Our hopes faltered pretty quickly, as the “ambassador” turned out to be someone called Daniel that perhaps worked at the Nigerian Embassy, but wanted $800 to help us get the visas. We offered $300, but Daniel declined. Alas, we were back to square one.

But, wait a second! During our “negotiations” with Daniel, we had gotten in touch with a lady in Lagos who had read my blog, and she offered to provide us with an invitation. With Eduardo’s Peruvian passport (there’s no Nigerian Embassy in Peru), and the invitation, we decided to try on our own.

If the Togolese visa officials are corrupt, wait until you meet the Nigerians. The huge man in a bright pink shirt was intimidating. His face convulsed in mixed expressions of anger, surprise and ridicule. He stood up and leaned forward towards us, threatening us with his entire being.

“Why didn’t you get your visa in Peru?”
“There is no embassy there.”
“Who says there is no Nigerian embassy in Peru?”
“The Nigerian Government’s Immigration web page”
“That’s not true.”
“Yes it is.”
“Mr. Duarte, don’t you know you can call the Peruvian Ministry of Foreign Affairs to find out if there’s a Nigerian embassy in Peru?”
“Well, no.”
“So how do you know there is no embassy in Peru?”
“There isn’t.”
“So why didn’t you go to the nearest embassy in another country?”
“It’s in Brazil [we made this up, we didn’t know]. That’s on the other side of the continent. Like how far Ethiopia is from Benin. It’s an eight hour flight.”
“Well, you should have gone there. I can’t give you a visa. You don’t fulfill the qualifications.”

After some begging, pleading, unscrupulous flattering, fake smiling, etc., our man said he can help us get a visa the unofficial way, but it’s going to cost us. He just had to talk to some friends at the border to make sure it was OK. He was lying, of course, trying to make us sweat.

After a twenty minute break, Eduardo was called in by himself to negotiate the fee [“it’s easier with men”], and we ended up paying only slightly more than we had offered to pay Daniel.

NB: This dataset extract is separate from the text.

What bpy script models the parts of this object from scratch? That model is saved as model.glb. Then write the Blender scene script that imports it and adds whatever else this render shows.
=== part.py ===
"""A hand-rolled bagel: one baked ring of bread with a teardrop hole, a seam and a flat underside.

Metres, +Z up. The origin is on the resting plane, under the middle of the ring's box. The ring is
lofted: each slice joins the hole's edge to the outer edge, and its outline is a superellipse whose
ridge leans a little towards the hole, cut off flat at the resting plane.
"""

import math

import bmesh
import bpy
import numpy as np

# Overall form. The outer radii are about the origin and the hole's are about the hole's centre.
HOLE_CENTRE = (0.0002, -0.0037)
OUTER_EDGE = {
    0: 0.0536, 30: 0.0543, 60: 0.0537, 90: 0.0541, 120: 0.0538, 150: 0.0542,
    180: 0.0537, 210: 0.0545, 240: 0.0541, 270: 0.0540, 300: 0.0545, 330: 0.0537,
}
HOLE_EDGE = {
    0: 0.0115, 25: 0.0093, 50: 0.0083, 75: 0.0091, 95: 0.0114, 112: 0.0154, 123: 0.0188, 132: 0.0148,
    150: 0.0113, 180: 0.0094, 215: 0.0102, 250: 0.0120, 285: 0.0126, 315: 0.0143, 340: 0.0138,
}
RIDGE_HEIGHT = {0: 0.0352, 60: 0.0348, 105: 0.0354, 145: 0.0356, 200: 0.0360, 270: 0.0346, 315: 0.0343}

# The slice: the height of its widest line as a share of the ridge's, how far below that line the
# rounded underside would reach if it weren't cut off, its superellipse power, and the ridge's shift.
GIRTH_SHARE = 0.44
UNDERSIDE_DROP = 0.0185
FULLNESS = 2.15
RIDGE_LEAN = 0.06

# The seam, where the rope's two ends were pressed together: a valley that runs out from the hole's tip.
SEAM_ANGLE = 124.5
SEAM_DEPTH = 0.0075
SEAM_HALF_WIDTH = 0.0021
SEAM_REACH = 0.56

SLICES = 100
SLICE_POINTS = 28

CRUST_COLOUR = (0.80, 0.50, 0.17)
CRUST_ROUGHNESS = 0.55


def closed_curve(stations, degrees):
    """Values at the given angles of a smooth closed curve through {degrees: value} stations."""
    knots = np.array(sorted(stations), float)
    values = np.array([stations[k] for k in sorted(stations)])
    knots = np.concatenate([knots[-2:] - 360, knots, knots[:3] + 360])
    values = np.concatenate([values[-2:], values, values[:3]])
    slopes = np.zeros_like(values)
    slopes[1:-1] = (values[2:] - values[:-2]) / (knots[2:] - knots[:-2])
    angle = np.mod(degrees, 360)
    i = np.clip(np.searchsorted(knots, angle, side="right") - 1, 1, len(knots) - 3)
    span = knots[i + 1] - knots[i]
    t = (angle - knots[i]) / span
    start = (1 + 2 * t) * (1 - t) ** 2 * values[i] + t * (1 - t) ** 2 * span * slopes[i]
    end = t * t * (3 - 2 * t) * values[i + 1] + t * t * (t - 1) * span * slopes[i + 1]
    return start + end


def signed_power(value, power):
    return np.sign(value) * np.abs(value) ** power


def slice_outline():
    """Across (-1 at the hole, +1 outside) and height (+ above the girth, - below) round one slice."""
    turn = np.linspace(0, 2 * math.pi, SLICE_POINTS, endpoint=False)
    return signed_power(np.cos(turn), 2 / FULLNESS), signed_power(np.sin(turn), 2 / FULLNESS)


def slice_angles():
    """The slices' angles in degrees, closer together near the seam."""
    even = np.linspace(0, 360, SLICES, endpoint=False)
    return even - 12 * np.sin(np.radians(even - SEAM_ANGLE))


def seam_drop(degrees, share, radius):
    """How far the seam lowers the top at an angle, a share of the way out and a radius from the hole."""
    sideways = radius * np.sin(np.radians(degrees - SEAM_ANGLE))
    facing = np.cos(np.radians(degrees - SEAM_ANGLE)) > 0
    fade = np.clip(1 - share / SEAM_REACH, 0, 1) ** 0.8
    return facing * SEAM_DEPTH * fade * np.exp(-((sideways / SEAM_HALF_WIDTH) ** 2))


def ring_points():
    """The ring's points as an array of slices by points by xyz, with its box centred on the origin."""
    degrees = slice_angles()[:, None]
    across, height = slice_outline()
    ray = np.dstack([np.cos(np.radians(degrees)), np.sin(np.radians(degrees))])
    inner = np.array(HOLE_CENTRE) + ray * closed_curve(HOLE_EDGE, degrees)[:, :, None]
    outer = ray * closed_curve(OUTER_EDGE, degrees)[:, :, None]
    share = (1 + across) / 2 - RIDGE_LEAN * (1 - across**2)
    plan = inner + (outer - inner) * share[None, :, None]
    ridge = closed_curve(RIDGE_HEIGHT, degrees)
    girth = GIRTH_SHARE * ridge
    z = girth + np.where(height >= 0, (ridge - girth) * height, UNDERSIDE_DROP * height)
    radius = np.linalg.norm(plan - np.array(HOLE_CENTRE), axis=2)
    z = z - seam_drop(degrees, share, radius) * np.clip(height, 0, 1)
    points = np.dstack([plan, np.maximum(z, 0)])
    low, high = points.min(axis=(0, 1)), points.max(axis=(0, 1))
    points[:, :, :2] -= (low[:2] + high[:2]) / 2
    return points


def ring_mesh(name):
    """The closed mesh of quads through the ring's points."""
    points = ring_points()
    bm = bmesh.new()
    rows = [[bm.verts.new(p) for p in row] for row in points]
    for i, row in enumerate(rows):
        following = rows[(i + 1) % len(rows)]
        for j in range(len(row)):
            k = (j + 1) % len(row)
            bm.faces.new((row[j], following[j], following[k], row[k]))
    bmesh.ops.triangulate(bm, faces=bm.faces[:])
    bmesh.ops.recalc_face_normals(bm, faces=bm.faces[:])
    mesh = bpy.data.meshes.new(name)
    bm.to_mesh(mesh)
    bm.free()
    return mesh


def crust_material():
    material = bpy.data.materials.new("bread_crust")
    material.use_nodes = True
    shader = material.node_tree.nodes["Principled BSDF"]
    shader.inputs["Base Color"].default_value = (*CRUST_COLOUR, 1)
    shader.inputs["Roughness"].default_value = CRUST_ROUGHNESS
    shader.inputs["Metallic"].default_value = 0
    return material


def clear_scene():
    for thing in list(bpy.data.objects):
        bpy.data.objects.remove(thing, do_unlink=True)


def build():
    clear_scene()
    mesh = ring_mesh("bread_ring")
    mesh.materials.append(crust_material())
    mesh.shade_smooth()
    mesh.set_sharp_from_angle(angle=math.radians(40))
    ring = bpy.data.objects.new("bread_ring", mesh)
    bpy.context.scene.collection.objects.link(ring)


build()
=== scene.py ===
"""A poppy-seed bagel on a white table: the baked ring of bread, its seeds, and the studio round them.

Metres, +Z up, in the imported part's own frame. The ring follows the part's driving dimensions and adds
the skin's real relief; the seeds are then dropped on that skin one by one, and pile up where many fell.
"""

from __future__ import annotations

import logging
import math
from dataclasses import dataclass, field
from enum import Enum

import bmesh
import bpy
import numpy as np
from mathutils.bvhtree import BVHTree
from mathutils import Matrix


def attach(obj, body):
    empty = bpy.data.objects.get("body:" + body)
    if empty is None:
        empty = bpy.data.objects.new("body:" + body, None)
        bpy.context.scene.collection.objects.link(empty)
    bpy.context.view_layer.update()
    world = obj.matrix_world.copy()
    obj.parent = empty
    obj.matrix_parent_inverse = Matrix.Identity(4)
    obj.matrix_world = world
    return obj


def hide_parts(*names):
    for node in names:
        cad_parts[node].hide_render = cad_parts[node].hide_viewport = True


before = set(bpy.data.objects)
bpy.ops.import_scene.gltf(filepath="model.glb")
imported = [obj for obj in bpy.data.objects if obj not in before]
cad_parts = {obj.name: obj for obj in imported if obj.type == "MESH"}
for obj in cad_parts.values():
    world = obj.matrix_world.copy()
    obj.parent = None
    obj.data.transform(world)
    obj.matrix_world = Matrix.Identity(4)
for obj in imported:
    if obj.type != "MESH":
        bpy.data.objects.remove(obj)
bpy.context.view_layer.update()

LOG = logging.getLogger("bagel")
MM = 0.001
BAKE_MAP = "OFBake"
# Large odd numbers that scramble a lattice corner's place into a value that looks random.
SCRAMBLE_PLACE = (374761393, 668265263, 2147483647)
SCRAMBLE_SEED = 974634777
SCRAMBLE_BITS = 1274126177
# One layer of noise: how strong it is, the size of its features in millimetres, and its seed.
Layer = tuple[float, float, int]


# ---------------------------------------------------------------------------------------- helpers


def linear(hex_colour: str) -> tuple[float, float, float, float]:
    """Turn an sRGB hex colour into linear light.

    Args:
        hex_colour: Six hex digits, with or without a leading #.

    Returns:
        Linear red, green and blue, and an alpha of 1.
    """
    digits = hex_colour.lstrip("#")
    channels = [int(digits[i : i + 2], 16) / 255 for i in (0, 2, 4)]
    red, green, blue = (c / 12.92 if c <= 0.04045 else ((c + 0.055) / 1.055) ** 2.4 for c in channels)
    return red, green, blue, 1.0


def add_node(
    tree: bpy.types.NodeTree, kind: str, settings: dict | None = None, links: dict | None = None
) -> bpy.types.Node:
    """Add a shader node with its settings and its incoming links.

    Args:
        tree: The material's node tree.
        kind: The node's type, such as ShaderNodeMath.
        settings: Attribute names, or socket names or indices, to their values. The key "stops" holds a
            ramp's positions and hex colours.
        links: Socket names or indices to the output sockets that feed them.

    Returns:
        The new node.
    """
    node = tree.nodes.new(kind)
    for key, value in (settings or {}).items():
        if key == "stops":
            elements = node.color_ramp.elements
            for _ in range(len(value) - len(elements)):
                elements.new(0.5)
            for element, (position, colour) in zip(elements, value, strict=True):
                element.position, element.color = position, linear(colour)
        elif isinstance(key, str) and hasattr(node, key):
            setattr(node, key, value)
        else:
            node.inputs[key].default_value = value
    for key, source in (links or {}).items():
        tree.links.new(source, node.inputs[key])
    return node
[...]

We finally did get our visas at the low cost of $320 (plus another $20 paid at the border, where we were interrogated in almost an identical fashion). Because the Nigerian visa process doesn’t end when you get the visa at their corrupted embassy, you have to cross the border, too. And they have all the power to deny you entry, if they feel like it.

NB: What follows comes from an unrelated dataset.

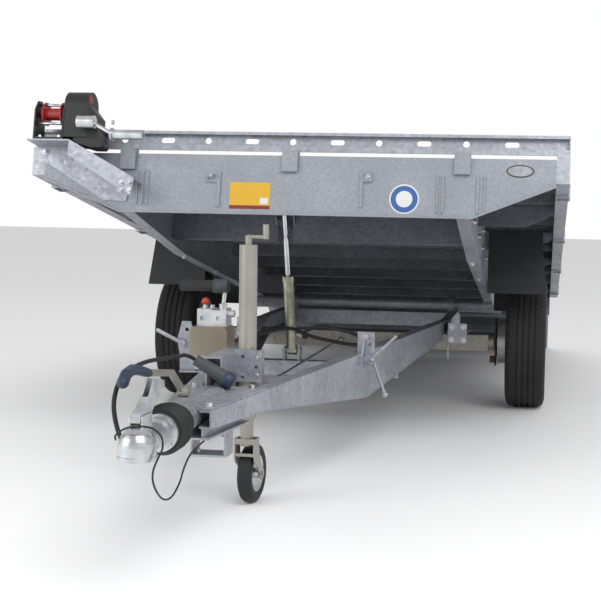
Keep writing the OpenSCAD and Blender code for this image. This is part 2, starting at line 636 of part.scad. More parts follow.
// Channels across the bed: rows of [along the bed, underside, depth of the outriggers]
SILLS = [[640, 4, 90], [1290, 95, 90], [1700, 95, 24], [2096, 95, 90], [2520, 95, 60], [2960, 95, 90], [3400, 95, 90]];
sill_x = beam_x - beam_t;
module bed_sills() {
    color(STEEL) bed() {
        for (s = SILLS) difference() {
            box(-sill_x, sill_x, s[0], s[0] + 60, s[1], deck_v - beam_t);
            box(-sill_x - 1, sill_x + 1, s[0] + 4, s[0] + 61, s[1] + 4, deck_v - beam_t - 4);
            // The front channel's notch for the lift cylinder
            box(-cyl_x - 33, -cyl_x + 33, 639, 701, 0, 112);
        }
        sides() for (s = SILLS) {
            plate_y(s[0], s[0] + 4, [[beam_x, deck_v - s[2]], [inner_x - 120, deck_v - s[2]], [inner_x, deck_v - min(s[2], 30)], [inner_x, deck_v], [beam_x, deck_v]]);
            box(beam_x, inner_x, s[0], s[0] + 30, deck_v - 4, deck_v);
        }
        // Hinge lugs of the ramp
        for (x = [-850, -300, 292, 842]) difference() {
            plate_x(x, x + 8, [[bed_len, deck_v - 20], [ramp_u - 6, ramp_v - 20], [ramp_u + 8, ramp_v - 20], [ramp_u + 20, ramp_v - 8], [ramp_u + 20, ramp_v + 8], [ramp_u + 8, ramp_v + 20], [bed_len, ramp_v + 20]]);
            translate([x - 1, ramp_u, ramp_v]) rod_x(0, 10, ramp_hinge_r + seat);
        }
        box(-inner_x, inner_x, bed_len - 6, bed_len, 20, deck_v);
        box(-beam_x + beam_w + 1, beam_x - beam_w - 1, bed_len - 50, bed_len, deck_v - 4, deck_v);
        sides() box(beam_x + 1, inner_x, bed_len - 50, bed_len, deck_v - 4, deck_v);
        // Ears of the lift cylinder's top pin, which belongs to the rod
        for (s = [-1, 1]) {
            plate_x(-cyl_x + s * 40 - 3, -cyl_x + s * 40 + 3, [[640, 70], [640, deck_v - 12], [cyl_top_u - 18, deck_v - 20], [cyl_top_u - 20, cyl_top_v - 16], [cyl_top_u + 10, cyl_top_v - 24]]);
            translate([-cyl_x + s * 46, cyl_top_u, cyl_top_v]) rod_x(-4, 4, 15);
        }
    }
}
module bed_stringers() {
    color(STEEL) bed() for (x = [-beam_x + beam_w + 26, -270, 70, 420])
        for (i = [0 : len(SILLS) - 2])
            box(x - 20, x + 20, SILLS[i][0] + 61, SILLS[i + 1][0] - 1, deck_v - 34, deck_v - 0.5);
}
module deck_planks() {
    u0 = panel_t + 22;
    w = (bed_len - 4 - u0 - (plank_n - 1) * plank_gap) / plank_n;
    color("#54565a") bed() for (i = [0 : plank_n - 1]) {
        u = u0 + i * (w + plank_gap);
        difference() {
            box(-inner_x, inner_x, u, u + w, deck_v, deck_top);
            box(-inner_x - 1, inner_x + 1, u + plank_t, u + w - plank_t, deck_v - 1, deck_top - plank_t);
        }
    }
}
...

So, yes, you can get a Nigerian Visa if you really, really want it!

Kano to Zinder – How Many Bribes Can You Pay in Seven Hours?

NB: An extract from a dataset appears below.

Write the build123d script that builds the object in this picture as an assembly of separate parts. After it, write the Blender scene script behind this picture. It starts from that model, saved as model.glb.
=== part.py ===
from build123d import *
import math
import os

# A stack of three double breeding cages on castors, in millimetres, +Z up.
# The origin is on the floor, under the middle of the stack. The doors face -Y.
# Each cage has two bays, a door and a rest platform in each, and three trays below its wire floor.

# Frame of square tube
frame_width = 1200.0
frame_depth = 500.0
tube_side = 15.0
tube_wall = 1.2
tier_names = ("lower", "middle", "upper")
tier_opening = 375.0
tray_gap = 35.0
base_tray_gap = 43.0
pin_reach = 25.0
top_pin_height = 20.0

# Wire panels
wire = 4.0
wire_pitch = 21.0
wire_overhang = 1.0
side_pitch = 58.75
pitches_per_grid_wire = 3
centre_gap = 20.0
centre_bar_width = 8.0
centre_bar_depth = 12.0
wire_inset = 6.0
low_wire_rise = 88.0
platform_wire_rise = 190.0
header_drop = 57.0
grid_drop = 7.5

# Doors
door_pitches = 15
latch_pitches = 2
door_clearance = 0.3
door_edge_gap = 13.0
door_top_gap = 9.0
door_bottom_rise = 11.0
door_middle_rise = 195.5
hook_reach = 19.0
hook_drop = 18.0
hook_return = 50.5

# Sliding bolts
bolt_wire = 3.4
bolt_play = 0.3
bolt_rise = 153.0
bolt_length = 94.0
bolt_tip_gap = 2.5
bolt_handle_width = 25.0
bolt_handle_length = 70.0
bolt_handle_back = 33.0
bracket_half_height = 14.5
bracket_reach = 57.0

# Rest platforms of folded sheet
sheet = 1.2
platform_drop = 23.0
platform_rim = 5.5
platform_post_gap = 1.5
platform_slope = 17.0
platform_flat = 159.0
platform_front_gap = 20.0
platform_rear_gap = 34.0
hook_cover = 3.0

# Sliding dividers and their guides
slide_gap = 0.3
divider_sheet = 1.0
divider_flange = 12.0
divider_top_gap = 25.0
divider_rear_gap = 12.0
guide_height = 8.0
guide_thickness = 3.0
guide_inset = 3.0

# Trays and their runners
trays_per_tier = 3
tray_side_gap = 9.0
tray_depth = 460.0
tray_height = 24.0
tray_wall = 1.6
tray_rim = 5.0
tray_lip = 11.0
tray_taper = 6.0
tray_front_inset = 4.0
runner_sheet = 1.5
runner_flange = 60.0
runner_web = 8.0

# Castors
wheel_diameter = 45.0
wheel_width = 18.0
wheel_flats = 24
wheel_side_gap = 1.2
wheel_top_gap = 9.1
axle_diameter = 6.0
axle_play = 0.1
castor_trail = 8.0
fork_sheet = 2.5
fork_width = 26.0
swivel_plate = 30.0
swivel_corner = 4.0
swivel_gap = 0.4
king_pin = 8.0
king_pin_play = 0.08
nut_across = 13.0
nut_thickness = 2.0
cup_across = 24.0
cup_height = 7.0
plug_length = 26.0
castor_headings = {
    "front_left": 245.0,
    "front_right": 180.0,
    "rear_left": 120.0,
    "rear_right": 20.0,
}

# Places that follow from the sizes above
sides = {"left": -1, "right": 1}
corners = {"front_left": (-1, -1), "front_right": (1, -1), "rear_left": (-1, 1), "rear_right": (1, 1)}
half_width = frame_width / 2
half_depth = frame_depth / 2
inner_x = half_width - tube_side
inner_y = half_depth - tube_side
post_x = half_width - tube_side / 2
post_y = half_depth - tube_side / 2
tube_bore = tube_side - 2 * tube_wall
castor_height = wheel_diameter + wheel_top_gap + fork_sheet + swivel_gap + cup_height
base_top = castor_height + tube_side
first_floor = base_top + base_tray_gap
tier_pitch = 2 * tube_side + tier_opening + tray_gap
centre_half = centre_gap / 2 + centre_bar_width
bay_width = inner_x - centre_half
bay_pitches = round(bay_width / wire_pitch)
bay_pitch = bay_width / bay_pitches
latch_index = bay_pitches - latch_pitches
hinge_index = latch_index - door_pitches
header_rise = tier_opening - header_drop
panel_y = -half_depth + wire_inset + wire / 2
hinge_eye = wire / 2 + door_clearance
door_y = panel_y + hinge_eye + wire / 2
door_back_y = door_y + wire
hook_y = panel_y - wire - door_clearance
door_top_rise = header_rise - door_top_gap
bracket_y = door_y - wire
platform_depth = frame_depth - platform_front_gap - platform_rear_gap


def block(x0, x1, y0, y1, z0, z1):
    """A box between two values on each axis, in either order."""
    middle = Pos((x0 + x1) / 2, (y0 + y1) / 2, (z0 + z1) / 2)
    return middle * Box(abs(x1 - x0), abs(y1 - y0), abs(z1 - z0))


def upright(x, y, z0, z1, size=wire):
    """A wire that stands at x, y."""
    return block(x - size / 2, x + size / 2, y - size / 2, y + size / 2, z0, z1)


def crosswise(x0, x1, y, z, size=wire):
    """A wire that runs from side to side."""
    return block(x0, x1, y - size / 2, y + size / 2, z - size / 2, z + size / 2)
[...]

Theoretically, the road from Kano in Nigeria to Zinder in Niger should take about three and a half hours. It’s not that far (200 km), and the roads are actually quite good. But when travelling in an overloaded bush taxi, African style, things change.

The Nigerien driver, Moussa, was not too happy when we brought three pieces of luggage to the bush taxi stop in Kano. He was eager to get our business, but tried his hardest to get us to pay extra for our bags. We refused. Since everyone else brought lots of luggage, we weren’t quite sure what the problem was. Until the car started filling up.

Bush taxis are five-seat Peugeots that serve as public transportation between major cities. Often, this is the only method to travel in Africa. The goal of the driver is to cram as many people as possible into the car, and thus make as much money as possible on the route. Usually, this means three people sitting in the front seats and four in the back. But Moussa obviously needed more cash, so he made room for two women and a toddler in the trunk. The luggage was spilling out from the back, tied down with cords, and so we started our journey with nine adults and two children in a five-seat car.

Now, this method of travelling is not without problems, something Moussa must have taken into consideration when calculating the risks vs. gains. In Nigeria and in Southern Niger, there are police checks in every village. Given the bush taxis are legally only allowed to carry six passengers (and only carry as much luggage as would fit in the trunk), this gave the police a good reason to stop the car and get their bribes. In every village, at every police check along the 200 km route, Moussa paid the police a bribe of about a dollar. Which meant that every single policeman on the route, both Nigerian and Nigerien, was corrupt, and that it’s simply an accepted fact that no one even questions any longer.

However, the most interesting situation happened about 10 km before the border, at the Nigerian customs check. Suddenly the car stops, three men get out and get onto moped taxis. All the luggage is reloaded to fit into the trunk, and the poor women in the back finally get to sit on proper seats. We drive 2 km, and the car stops again. The men who had driven away on mopeds are sitting under a tree waiting. We reload the car and the two women get to go back into the trunk again.

Apparently, if the customs see that your car is overloaded, you need to pay a fine of 10,000 Naira (~$60). Unluckily, someone tipped off the customs guy, who caught us as we were reloading the car. A bribe of 2,000 Naira satisfied him.

Strangely enough, the immigration officials at the Jibaya border crossing were of the honest kind, and Eduardo and I didn’t need to pay any bribes this time. Phew!

So, in this style, seven hours and twenty-thirty bribes later, we arrived in Zinder, Niger.